The facts in my situation are pretty clear to me still: He was inside of me in a way I hadn’t consented to.
Many girls remain silent about their experiences. And that is their choice. I’m opening up about my “first time” because I don’t want it to happen to your daughter or sister or friend someday. I want to use my voice to tell people to make sure they have consent before they have sex with someone. I hope all parents talk to their kids about consent, and when you do, please, please don’t make the mistake my mother made. Don’t do it over a bowl of clam chowder. Because that is just gross and creepy.

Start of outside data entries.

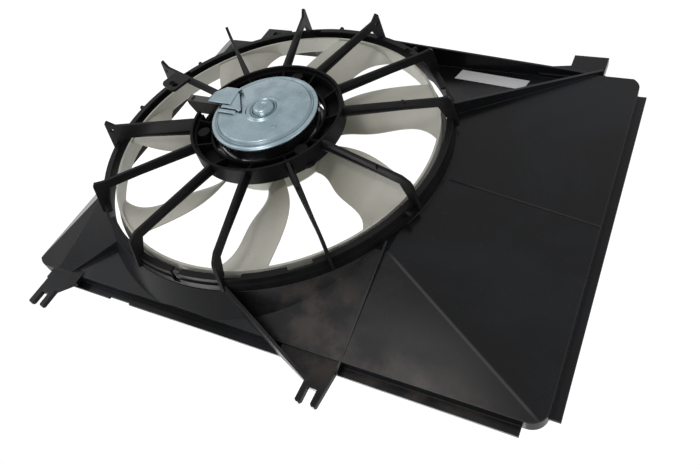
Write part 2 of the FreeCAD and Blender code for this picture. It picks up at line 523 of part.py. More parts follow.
coils = winding()
strut_set = struts()
insert_y = HUB_Y0 + 3.0
nodes = {
    "shroud_panel": panel().cut(strut_set),
    "fan_duct": duct(),
    "motor_struts": strut_set,
    "motor_carrier": carrier(),
    "screw_inserts": ring_of(tube(4, SCREW_R, CARRIER_Y0 + 0.2, CARRIER_Y0 + 14, SCREW_PCR),
                             SCREW_ANGLES),
    "motor_screws": ring_of(screw(CARRIER_Y0 - 4.2, CARRIER_Y0 + 12), SCREW_ANGLES),
    "motor_can": can(),
    "motor_cover": cover(),
    "field_magnets": ring_of(arc_block(CAN_R - CAN_WALL, MAGNET_RI, CORE_Y0 - 4, CORE_Y1 + 4, 68),
                             (0, 90, 180, 270)),
    "front_bush": tube(BUSH_R, SHAFT_R + BUSH_CLEARANCE, CAN_Y0 - 5.2, CAN_Y0 + 1.6),
    "rear_bush": tube(BUSH_R, SHAFT_R + BUSH_CLEARANCE, CAN_Y1 + 1, COVER_Y + 3.4),
    "brush_plate": brush_plate(),
    "brushes": ring_of(box(COMM_R + 0.05, COMM_R + BRUSH_L, BRUSH_Y + 2, BRUSH_Y + 2 + BRUSH_H,
                           -BRUSH_W / 2, BRUSH_W / 2), BRUSH_ANGLES),
    "brush_springs": ring_of(brush_spring(), BRUSH_ANGLES),
    "connector_shell": connector(),
    "terminals": terminals(),
    "blank_label": label(),
    "fan_hub": hub(),
    "fan_blades": blades(),
    "fan_ring": fan_ring(),
    "hub_insert": cyl(INSERT_R, insert_y, insert_y + 3.4).cut(bore_d(insert_y - 1, insert_y + 5)),
    "hub_washer": tube(SHAFT_R + 5, SHAFT_R, insert_y - 1.4, insert_y),
    "fan_nut": hexagon(13, NUT_Y, insert_y - 1.4).cut(cyl(SHAFT_R, NUT_Y - 5, insert_y + 5)),
    "motor_shaft": shaft(),
    "armature_core": core(coils),
    "armature_winding": coils,
    "commutator": commutator(),
}

os.makedirs("parts", exist_ok=True)
for name, shape in nodes.items():
    shape.translate(V(AXIS_X, 0, AXIS_Z))
    shape.exportStep("parts/" + name + ".step")
    print(name, "solids", len(shape.Solids), "valid", shape.isValid(), "volume", round(shape.Volume))
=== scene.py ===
import bpy, bmesh, math
from mathutils import Matrix, Vector


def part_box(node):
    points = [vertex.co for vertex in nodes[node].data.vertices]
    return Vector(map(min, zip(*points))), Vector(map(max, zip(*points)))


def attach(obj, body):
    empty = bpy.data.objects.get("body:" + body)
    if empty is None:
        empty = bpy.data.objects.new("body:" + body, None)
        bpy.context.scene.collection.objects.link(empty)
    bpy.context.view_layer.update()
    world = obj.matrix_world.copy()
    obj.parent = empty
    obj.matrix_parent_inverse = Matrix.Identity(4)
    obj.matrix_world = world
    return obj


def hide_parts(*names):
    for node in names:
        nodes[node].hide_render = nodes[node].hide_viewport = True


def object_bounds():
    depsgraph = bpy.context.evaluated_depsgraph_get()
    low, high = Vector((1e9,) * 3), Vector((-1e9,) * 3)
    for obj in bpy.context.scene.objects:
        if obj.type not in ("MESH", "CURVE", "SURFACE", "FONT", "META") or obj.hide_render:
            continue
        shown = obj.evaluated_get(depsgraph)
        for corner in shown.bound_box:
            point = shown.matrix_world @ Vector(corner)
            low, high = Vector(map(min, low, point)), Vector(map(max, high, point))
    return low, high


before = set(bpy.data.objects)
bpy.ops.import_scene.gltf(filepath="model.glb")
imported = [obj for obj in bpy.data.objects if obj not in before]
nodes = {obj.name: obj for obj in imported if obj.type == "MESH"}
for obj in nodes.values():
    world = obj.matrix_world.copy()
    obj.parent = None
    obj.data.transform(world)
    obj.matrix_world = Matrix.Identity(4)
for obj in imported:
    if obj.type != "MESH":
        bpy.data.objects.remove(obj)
cad_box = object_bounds()


# Camera. The right-hand view of the photograph: from the engine side, above the motor and a little to its
# right, rolled so that the bolt forks point down to the left.
camera = bpy.data.objects.new("camera", bpy.data.cameras.new("camera"))
bpy.context.scene.collection.objects.link(camera)
bpy.context.scene.camera = camera
look = Vector((-0.4173, -0.7450, -0.5205)).normalized()
right = Vector((0.8860, -0.2062, -0.4153))
right = (right - look * right.dot(look)).normalized()
up = right.cross(look)
stand = Matrix.Translation(Vector((0.3172, 0.4970, 0.6278)))
camera.matrix_world = stand @ Matrix((right, up, -look)).transposed().to_4x4()
sensor_mm, focal_px, width_px = 36.0, 633.0, 700.0
camera.data.sensor_width = sensor_mm
camera.data.lens = sensor_mm * focal_px / width_px
camera.data.shift_x, camera.data.shift_y = 0.006, -0.006
camera.data.clip_start, camera.data.clip_end = 0.01, 50.0


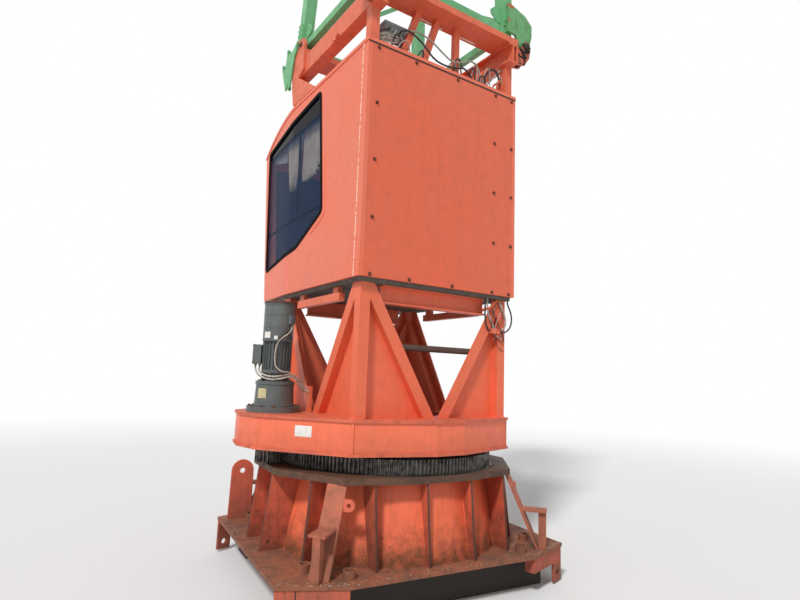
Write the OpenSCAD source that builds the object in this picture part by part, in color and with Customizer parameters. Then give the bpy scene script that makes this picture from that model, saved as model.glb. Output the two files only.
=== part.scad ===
// Slewing unit of a tower crane: the fixed ring support with its toothed ring,
// the turning deck with its slewing drive, the pedestal, the driver's cab, the
// frame over the cab and the lattice tower head. It stands on two beams.
// The slewing axis is the z axis, z = 0 is the ground, the jib side is -y.

/* [Stand and base flange] */
// Turn of the base and its stand under the turning part, seen from above
base_turn = -5; // [-45:1:45]
// Height of the two beams that the unit stands on
beam_h = 318; // [260:1:360]
// Width of each of those beams
beam_w = 320; // [250:5:330]
// Distance of each beam's outer face from the axis
beam_out = 1020; // [1000:5:1025]
// Length of each beam
beam_l = 2360; // [2100:10:2400]
// Half length of the base flange, along the side of the drive
flange_long = 1415; // [1400:5:1440]
// Half width of the base flange
flange_wide = 1270; // [1255:5:1300]
// Distance from the axis at which the long edges turn in to the corners
ear_long = 880; // [850:5:900]
// Distance from the axis at which the short edges turn in to the corners
ear_wide = 1060; // [1045:5:1080]
// Thickness of the base flange
flange_t = 30; // [20:1:45]
// Radius of the opening through the base and the deck
shaft_r = 600; // [450:5:640]

/* [Ring support] */
// Outer radius of the conical drum at its foot
drum_foot_r = 1130; // [1080:5:1150]
// Outer radius of the conical drum at its top
drum_head_r = 990; // [960:5:1010]
// Thickness of the drum's wall
drum_t = 20; // [12:1:30]
// Height of the drum
drum_h = 654; // [500:1:800]
// Distance from the axis to the front and rear edges of the plate under the toothed ring
top_mid = 1110; // [1100:5:1130]
// Half length of the straight middle of those edges
top_flat = 300; // [250:5:340]
// Distance from the axis at which the front and rear edges end, towards the drive
top_corner_x = 840; // [820:5:860]
// Distance from the axis at which they end, towards the front and rear
top_corner_y = 970; // [950:5:990]
// Reach of that plate towards the drive and away from it
top_reach = 1249; // [1240:1:1260]
// Half length of the edges there
top_side = 363; // [330:1:380]
// Thickness of that plate
top_t = 55; // [35:1:80]
// Thickness of the upright ribs
rib_t = 20; // [12:1:30]
// Distance between two ribs of one side
rib_pitch = 450; // [440:5:460]
// Shift of the front and rear ribs along their side, away from the drive
rib_shift = 75; // [60:5:85]
// How far the ribs lean out from their head to their foot
rib_lean = 75; // [50:5:100]
// Width of the sloping flat bar at each corner
bar_w = 170; // [120:5:200]
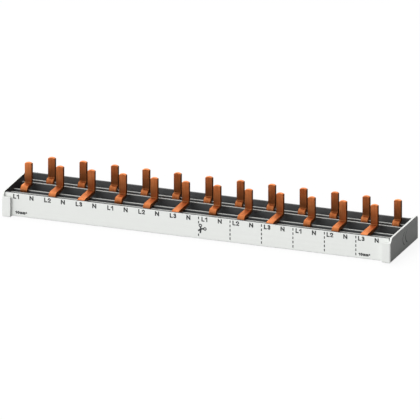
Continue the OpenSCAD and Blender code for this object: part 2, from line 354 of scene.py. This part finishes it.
def bending_tree():
    """Bends a flat blank along a path of three straight runs joined by two arcs."""
    tree = bpy.data.node_groups.new("bend_along_path", "GeometryNodeTree")
    tree.is_modifier = True
    for name, kind, direction in (("Blank", "Geometry", "INPUT"), ("Start", "Vector", "INPUT"),
                                  ("Rise", "Float", "INPUT"), ("Reach", "Float", "INPUT"),
                                  ("Pin", "Float", "INPUT"), ("First bend", "Float", "INPUT"),
                                  ("Second bend", "Float", "INPUT"),
                                  ("Material", "Material", "INPUT"),
                                  ("Comb", "Geometry", "OUTPUT")):
        tree.interface.new_socket(name, in_out=direction, socket_type="NodeSocket" + kind)
    given = add(tree, "NodeGroupInput").outputs

    # The path's four corners, from the bar's lower edge on; the inner two are rounded
    top = add(tree, "ShaderNodeMath", {0: given["Rise"], 1: given["Pin"]}, operation="ADD")
    corners = [add(tree, "ShaderNodeCombineXYZ"),
               add(tree, "ShaderNodeCombineXYZ", {"Z": given["Rise"]}),
               add(tree, "ShaderNodeCombineXYZ", {"Y": given["Reach"], "Z": given["Rise"]}),
               add(tree, "ShaderNodeCombineXYZ", {"Y": given["Reach"], "Z": top.outputs[0]})]
    number = add(tree, "GeometryNodeInputIndex")
    corner = add(tree, "GeometryNodeIndexSwitch", {"Index": number.outputs[0]}, data_type="VECTOR")
    corner.index_switch_items.new()
    corner.index_switch_items.new()
    for place, vector in enumerate(corners):
        tree.links.new(vector.outputs[0], corner.inputs[1 + place])
    points = add(tree, "GeometryNodeMeshLine", {"Count": len(corners)})
    placed = add(tree, "GeometryNodeSetPosition", {"Geometry": points.outputs[0],
                 "Position": corner.outputs[0]})
    polyline = add(tree, "GeometryNodeMeshToCurve", {"Mesh": placed.outputs[0]})
    second = add(tree, "ShaderNodeMath", {0: number.outputs[0], 1: 1}, operation="GREATER_THAN")
    radius = add(tree, "ShaderNodeMix", {0: second.outputs[0], 2: given["First bend"],
                 3: given["Second bend"]})
    path = add(tree, "GeometryNodeFilletCurve", {"Curve": polyline.outputs[0],
               "Count": path_steps, "Radius": radius.outputs[0]}, mode="POLY")

    # A point of the blank goes as far along the path as it is high, and keeps its depth in the strip
    flat = add(tree, "ShaderNodeSeparateXYZ", {0: add(tree, "GeometryNodeInputPosition").outputs[0]})
    along = add(tree, "GeometryNodeSampleCurve", {"Curves": path.outputs[0],
                "Length": flat.outputs["Z"]}, mode="LENGTH")
    to_back = add(tree, "ShaderNodeVectorMath", {0: along.outputs["Tangent"], 1: (1, 0, 0)},
                  operation="CROSS_PRODUCT")
    depth = add(tree, "ShaderNodeVectorMath", {0: to_back.outputs[0], "Scale": flat.outputs["Y"]},
                operation="SCALE")
    side = add(tree, "ShaderNodeCombineXYZ", {"X": flat.outputs["X"]})
    sideways = add(tree, "ShaderNodeVectorMath", {0: side.outputs[0], 1: depth.outputs[0]},
                   operation="ADD")
    bent = add(tree, "ShaderNodeVectorMath", {0: sideways.outputs[0],
               1: along.outputs["Position"]}, operation="ADD")
    final = add(tree, "ShaderNodeVectorMath", {0: bent.outputs[0], 1: given["Start"]},
                operation="ADD")
    moved = add(tree, "GeometryNodeSetPosition", {"Geometry": given["Blank"],
                "Position": final.outputs[0]})
    real = add(tree, "GeometryNodeRealizeInstances", {"Geometry": moved.outputs[0]})
    dressed = add(tree, "GeometryNodeSetMaterial", {"Geometry": real.outputs[0],
                  "Material": given["Material"]})
    add(tree, "NodeGroupOutput", {"Comb": dressed.outputs[0]})
    return tree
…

I wish I’d have talked to a parent or adult at the time to sort out my feelings of confusion and betrayal. I wish I’d have stood up for myself more and told Jeff that what he did was wrong. It shouldn’t have gone this way. I don’t want someone reading this to think, My son isn’t rageful and doesn’t cry furious tears over a breaded fish sandwich, so he probably understands that he needs to get consent before putting his penis in a girl. But this happens so frequently that clearly we need to talk about it. Everyone should understand that there are no excuses for nonconsensual sex. People who commit sexual assault should have to pay the consequences for their actions. I used to do some stand-up about this confusing area. I’d call it “grape,” as in “gray-area rape.” It’s not some crackhead who popped out of the bushes in Central Park and raped me. I wasn’t screaming no. He didn’t keep forcibly pumping away until he finished. He was only inside me for a short time. But it isn’t right that it happened that way. Virginity shouldn’t be something you “lose” or “give.” Sex is something you share. My first time didn’t need to be perfect, but I would have liked to have known it was going to happen. Or have been part of the decision. Instead, he just helped himself to my virginity—and I was never the same.